Many credit cards have a variable rate with a direct connection to the Federal rate. This means average rates are stuck at around 21% (some lower, some higher). At the same time, higher prices are contributing to higher levels of credit card debt.

Mortgage rates aren't connected to Federal rates, as they're largely tied to 10-year Treasury yields and the economy. As a result, uncertainty over tariffs and worries about a recession are dragging those rates down, but not by much.

Auto loan rates haven't followed mortgage rates and have increased slightly since the end of 2024. However, the current 25% tariffs on imported vehicles may make them less affordable in the near future.

Savings accounts are some of the few winners. While high-yield savings and CDs may not be paying quite as much as last year, they're still above the current inflation rate. Financial planners are encouraging clients to lock in rates for their medium- and long-term savings.

Source: cnbc.com

Did You Know?

Consumers Take to Tariff-Avoidant Shopping Strategies

While news of international tariffs has caused consumer sentiment to fall, this doesn't mean that buying non-essential goods will grind to a halt. Instead, there are several different plans in place for this year, according to a recent survey carried out by Gartner, Inc.

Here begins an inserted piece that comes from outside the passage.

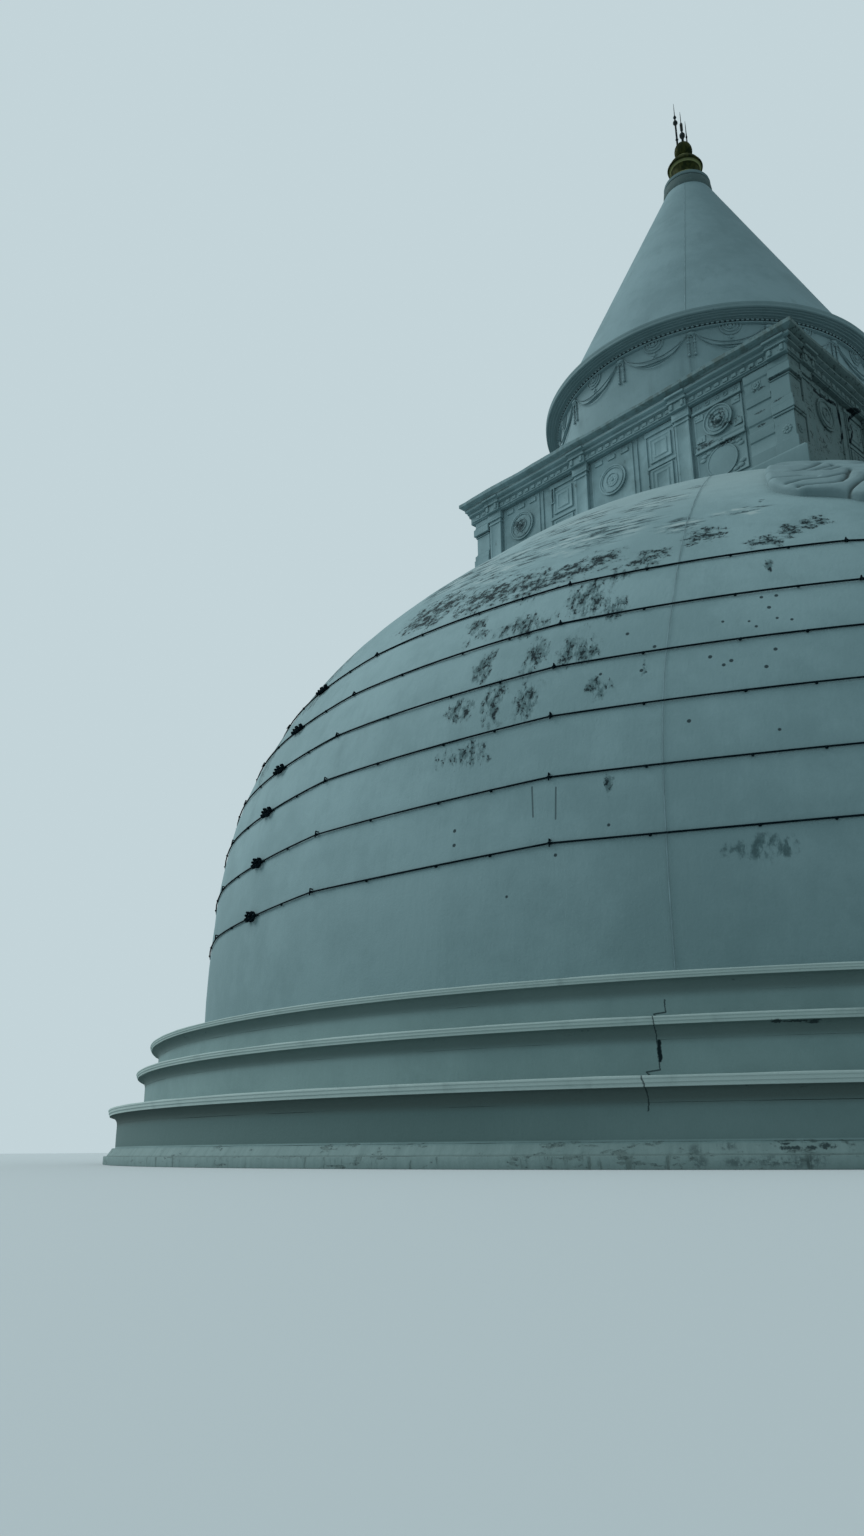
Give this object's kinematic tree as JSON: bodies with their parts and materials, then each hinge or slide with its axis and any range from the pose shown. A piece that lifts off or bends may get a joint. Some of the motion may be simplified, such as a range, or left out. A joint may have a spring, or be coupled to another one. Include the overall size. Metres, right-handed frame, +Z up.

- Over 40% of consumers surveyed in March 2025 said that they'll probably buy more American-made products this year.
- Around the same number have decided to postpone major purchases for the time being. This number is expected to rise to around 60% by the third quarter of this year.
- Many consumers will begin shopping, or increase their purchases, on peer-to-peer marketplaces like eBay, Etsy, Airbnb and TheRealReal.

Businesses may also be interested in survey respondents' opinions of brands and political issues.

- Most (68%) prefer that business brands be neutral instead of publicizing their stands on social and political issues.
- Almost as many say that they lose trust in a brand when it reverses course on an issue.
- Over 30% said that they have already boycotted a business if they disagreed with their stand on a political issue.